The contrast between Snowflake's surge and the chip-sector rout illustrates a theme that has been building through this earnings cycle: AI monetization is advancing unevenly, rewarding software and data infrastructure names that can demonstrate revenue conversion while punishing hardware names where expectations had outrun delivery.

The Calendar

The dominant scheduled event today is the May Non-Farm Payrolls release. No major Fed speakers are confirmed for today's session in the available reporting, though any FOMC commentary in the wake of the data would carry significant weight given the rate-path uncertainty.

There are no major S&P 500 earnings reports scheduled for today based on available information. The after-hours calendar appears light, which means the payrolls print will likely dominate price action through the close.

Watch List

The NFP number itself is the session's single most important variable. Watch the initial bond market reaction — specifically the 10-year Treasury yield — as the cleanest read on how the market is interpreting the print relative to Fed expectations.

Nasdaq futures and the chip complex deserve close attention at the open. If the payrolls print is soft and rate-cut expectations revive, that could provide a floor for AVGO, MU, and TSM. A strong print would remove that potential offset and could extend the selloff.

SNOW will be worth monitoring in regular session trading after its after-hours surge.

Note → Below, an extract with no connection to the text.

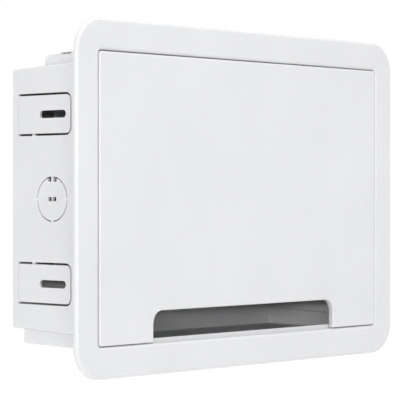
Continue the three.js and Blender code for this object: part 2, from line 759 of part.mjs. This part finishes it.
function makeTray() {
  const outline = roundedRect(-TRAY.halfW, TRAY.halfW, TRAY.bottom, TRAY.top, TRAY.corner);
  const inset = TRAY.wall;
  const inner = roundedRect(
    -TRAY.halfW + inset, TRAY.halfW - inset, TRAY.bottom + inset, TRAY.top - inset, TRAY.corner - inset,
  );
  const pan = cut(
    prismY(outline, TRAY.front, TRAY.back),
    prismY(inner, TRAY.front - OVERCUT, TRAY.back - TRAY.wall),
  );
  const additions = [];
  const holes = [];
  for (const sx of [-1, 1]) {
    // The lower corners are filled out square, so that they take the hinge pins and the lid's lugs.
    additions.push(block(
      [sx * (TRAY.halfW - TRAY_LUG.width), sx * TRAY.halfW],
      [TRAY_AXIS.y - TRAY_LUG.halfD, TRAY.back],
      [TRAY.bottom, TRAY.bottom + TRAY_LUG.height],
    ));
    additions.push(block(
      [sx * (TRAY.halfW - TRAY.wall), sx * TRAY.halfW],
      [LID_LUG.front, TRAY.back],
      [LID_LUG.bottom, LID_LUG.top],
    ));
    const lugEnds = [sx * (TRAY.halfW - TRAY_LUG.width - OVERCUT), sx * (TRAY.halfW + OVERCUT)];
    holes.push(rodX(TRAY_PIN.radius + GAP, ...lugEnds, TRAY_AXIS.y, TRAY_AXIS.z));
    holes.push(rodX(LID.stub + GAP, sx * (TRAY.halfW - TRAY.wall - OVERCUT), sx * (TRAY.halfW + OVERCUT),
      LID.front + LID.thick / 2, LID.axisZ, 12));
    holes.push(block(
      [sx * FIBRE_SLOT.x - FIBRE_SLOT.width / 2, sx * FIBRE_SLOT.x + FIBRE_SLOT.width / 2],
      [TRAY.front - OVERCUT, TRAY.back - TRAY.wall],
      [TRAY.bottom - OVERCUT, TRAY.bottom + TRAY.wall + OVERCUT],
    ));
  }
  return cut(union(pan, ...additions), ...holes);
}

function makeTrayPin(sx) {
  const headStart = EAR.outer + GAP;
  const headEnd = headStart + TRAY_PIN.headThick;
  const shaft = rodX(TRAY_PIN.radius, sx * TRAY_PIN.inner, sx * headEnd, TRAY_AXIS.y, TRAY_AXIS.z);
  const head = rodX(TRAY_PIN.head, sx * headStart, sx * headEnd, TRAY_AXIS.y, TRAY_AXIS.z);
  return union(shaft, head);
}

function makeLid() {
  const plate = prismY(
    roundedRect(-LID.halfW, LID.halfW, LID.bottom, LID.top, 1.2),
    LID.front,
    LID.front + LID.thick,
  );
  const knuckles = [-1, 1].map((sx) => rodX(
    LID.stub,
    sx * (LID.halfW - 4),
    sx * (TRAY.halfW - 0.4),
    LID.front + LID.thick / 2,
    LID.axisZ,
    12,
  ));
  const pull = block(
    [-LID_PULL.halfW, LID_PULL.halfW],
    [LID.front - LID_PULL.out, LID.front + GAP],
    [LID_PULL.low, LID_PULL.high],
  );
  return union(plate, ...knuckles, pull);
}

function makeComb() {
  const back = TRAY.back - TRAY.wall - GAP;
  const front = back - COMB.height;
  const body = block([-COMB.halfW, COMB.halfW], [front, back], [COMB.bottom, COMB.top]);
  const pitch = (COMB.top - COMB.bottom) / COMB.grooves;
  const grooves = [];
  for (let i = 0; i < COMB.grooves; i += 1) {
    const z = COMB.bottom + pitch * (i + 0.5);
    grooves.push(block(
      [-COMB.halfW - OVERCUT, COMB.halfW + OVERCUT],
      [front - OVERCUT, front + COMB.depth],
      [z - COMB.groove / 2, z + COMB.groove / 2],
    ));
  }
  return cut(body, ...grooves);
}

/** A saddle clamp about its own centre line, its back on the base plate's front face. */
function makeClamp() {
  const back = BASE.front - GAP;
  const front = back - CLAMP.thick;
  const body = prismZ(
    roundedRect(-CLAMP.halfW, CLAMP.halfW, front, back, 1.5),
    -CLAMP.halfH,
    CLAMP.halfH,
  );
  const steps = [-1, 1].map((sx) => block(
    [sx * (CHANNEL.radius + CLAMP.shoulder), sx * (CLAMP.halfW + OVERCUT)],
    [front - OVERCUT, back - CLAMP.foot],
    [-CLAMP.halfH - OVERCUT, CLAMP.halfH + OVERCUT],
  ));
  const roofY = back - CHANNEL.depth + CHANNEL.radius;
  const channel = union(
    rodZ(CHANNEL.radius, -CLAMP.halfH - OVERCUT, CLAMP.halfH + OVERCUT, 0, roofY, 24),
    block([-CHANNEL.radius, CHANNEL.radius], [roofY, back + OVERCUT],
      [-CLAMP.halfH - OVERCUT, CLAMP.halfH + OVERCUT]),
  );
  const footEnds = [back - CLAMP.foot - OVERCUT, back + OVERCUT];
  const holes = [-1, 1].map((sx) => rodY(SMALL_SCREW.hole, ...footEnds, sx * CLAMP.screwX, 0));
  return cut(body, ...steps, channel, ...holes);
}

// ---------------------------------------------------------------- assembly

const box = new THREE.Group();

function place(parent, name, look, geometry, x = 0, y = 0, z = 0) {
  const mesh = new THREE.Mesh(geometry, LOOKS[look]());
  mesh.name = name;
  mesh.position.set(x, y, z);
  parent.add(mesh);
  return mesh;
}

place(box, 'trim_frame', 'white', toGeometry(makeTrimFrame()));
place(box, 'cover_panel', 'white', toGeometry(makeCover()));
place(box, 'back_box', 'white', toGeometry(makeBackBox()));

for (const [sideName, side] of [['left', -1], ['right', 1]]) {
  const wall = new THREE.Group();
  wall.position.x = side * BOX.halfW;
  wall.rotation.z = side * DRAFT_ANGLE;
  box.add(wall);
  for (const [level, sz] of [['upper', 1], ['lower', -1]]) {
    const tab = toGeometry(makeStudTab(side, SIDE_Z + sz * TAB.z));
    place(wall, `stud_tab_${sideName}_${level}`, 'white', tab);
  }
}

const trimScrew = countersunkScrew(TRIM_SCREW);
const corners = [[-1, 1], [1, 1], [-1, -1], [1, -1]];
corners.forEach(([sx, sz], i) => {
  place(box, `trim_screw_${i + 1}`, 'steel', trimScrew.clone(),
    sx * TRIM_BOSS.x, LEDGE.front + GAP, sz * TRIM_BOSS.z);
});

const fibreModule = new THREE.Group();
box.add(fibreModule);
place(fibreModule, 'module_base', 'grey', toGeometry(makeModuleBase()));
place(fibreModule, 'adapter_bracket', 'grey', toGeometry(makeBracket()));

const baseScrew = panScrew(BASE_SCREW);
corners.forEach(([sx, sz], i) => {
  const z = sz > 0 ? BASE_SCREW.zs[1] : BASE_SCREW.zs[0];
  place(fibreModule, `module_screw_${i + 1}`, 'steel', baseScrew.clone(),
    sx * BASE_SCREW.x, BASE.front - GAP, z);
});

const smallScrew = panScrew(SMALL_SCREW);
const adapter = toGeometry(makeAdapter());
const dustCap = toGeometry(makeDustCap());
ADAPTER.xs.forEach((x, i) => {
  place(fibreModule, `fiber_adapter_${i + 1}`, 'green', adapter.clone(), x, ADAPTER.y, BRACKET.z);
  place(fibreModule, `dust_cap_${i + 1}`, 'cap', dustCap.clone(), x, ADAPTER.y, BRACKET.z);
});

const clamp = toGeometry(makeClamp());
for (const [sideName, sx] of [['left', -1], ['right', 1]]) {
  place(fibreModule, `bracket_screw_${sideName}`, 'steel', smallScrew.clone(),
    sx * BRACKET.screwX, BASE.front - 2 * GAP - BRACKET.thick, BRACKET.screwZ);
  place(fibreModule, `cable_clamp_${sideName}`, 'grey', clamp.clone(), sx * CLAMP.x, 0, CLAMP.z);
  for (const [end, dx] of [['outer', sx * CLAMP.screwX], ['inner', -sx * CLAMP.screwX]]) {
    place(fibreModule, `clamp_screw_${sideName}_${end}`, 'steel', smallScrew.clone(),
      sx * CLAMP.x + dx, BASE.front - 2 * GAP - CLAMP.foot, CLAMP.z);
  }
  place(fibreModule, `tray_pin_${sideName}`, 'steel', toGeometry(makeTrayPin(sx)));
}

place(fibreModule, 'splice_tray', 'grey', toGeometry(makeTray()));
place(fibreModule, 'splice_comb', 'comb', toGeometry(makeComb()));
place(fibreModule, 'tray_lid', 'clear', toGeometry(makeLid()));

export default box;
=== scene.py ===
"""Looks for the recessed fibre termination box: finer meshes, moulded-plastic and metal finishes, a white
studio and the camera. Everything is in metres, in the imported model's frame."""

import json
import math

import bmesh
import bpy
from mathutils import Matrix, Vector


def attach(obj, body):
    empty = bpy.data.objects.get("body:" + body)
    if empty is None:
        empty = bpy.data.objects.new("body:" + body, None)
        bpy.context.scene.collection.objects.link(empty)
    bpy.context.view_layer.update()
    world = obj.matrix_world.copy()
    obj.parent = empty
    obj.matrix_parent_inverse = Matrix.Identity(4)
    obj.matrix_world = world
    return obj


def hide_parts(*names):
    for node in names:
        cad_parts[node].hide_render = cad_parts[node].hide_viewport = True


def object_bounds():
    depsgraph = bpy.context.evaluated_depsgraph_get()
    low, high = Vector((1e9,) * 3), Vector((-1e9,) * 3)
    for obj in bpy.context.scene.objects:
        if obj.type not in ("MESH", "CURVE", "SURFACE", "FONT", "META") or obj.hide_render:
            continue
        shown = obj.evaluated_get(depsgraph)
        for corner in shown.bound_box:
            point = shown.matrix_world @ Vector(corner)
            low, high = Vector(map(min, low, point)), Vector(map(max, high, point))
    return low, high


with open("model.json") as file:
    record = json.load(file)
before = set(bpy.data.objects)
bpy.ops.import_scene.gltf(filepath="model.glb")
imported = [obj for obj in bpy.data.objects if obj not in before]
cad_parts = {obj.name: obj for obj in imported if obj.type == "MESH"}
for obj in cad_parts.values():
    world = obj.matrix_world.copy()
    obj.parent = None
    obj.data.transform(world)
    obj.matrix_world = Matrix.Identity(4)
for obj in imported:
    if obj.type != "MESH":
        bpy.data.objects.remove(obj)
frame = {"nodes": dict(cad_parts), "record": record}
CAD_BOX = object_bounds()
NODES = frame["nodes"]
RECORD = frame["record"]
MM = 0.001

# ---------------------------------------------------------------- numbers that drive the looks

CAMERA_AZIMUTH = math.radians(-47.9)  # the camera stands to the left of the front
CAMERA_DISTANCE = 1.521  # from the aim point on the flange's front face
CAMERA_AIM_X = -0.0572
CAMERA_HEIGHT = 0.0052
CAMERA_LENS = 176.94
CAMERA_SHIFT_Y = -0.021
CAMERA_NEAR = 0.01
CAMERA_FAR = 100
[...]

Large post-earnings moves sometimes give back a portion of gains as institutional investors rebalance; the level at which it stabilizes will be a signal of how durably the AI infrastructure thesis has been repriced.

NVDA faces a dual headwind today: the broader chip selloff and the unresolved Blackwell export-control question. Any formal statement from the administration on the loophole issue would be a material catalyst.

The Dow-Nasdaq divergence seen in pre-market is itself a signal worth tracking through the session. If it holds, it suggests the market is making a surgical judgment about AI hardware valuations rather than executing a broad risk-off move — a distinction that matters for how investors should think about positioning heading into the weekend.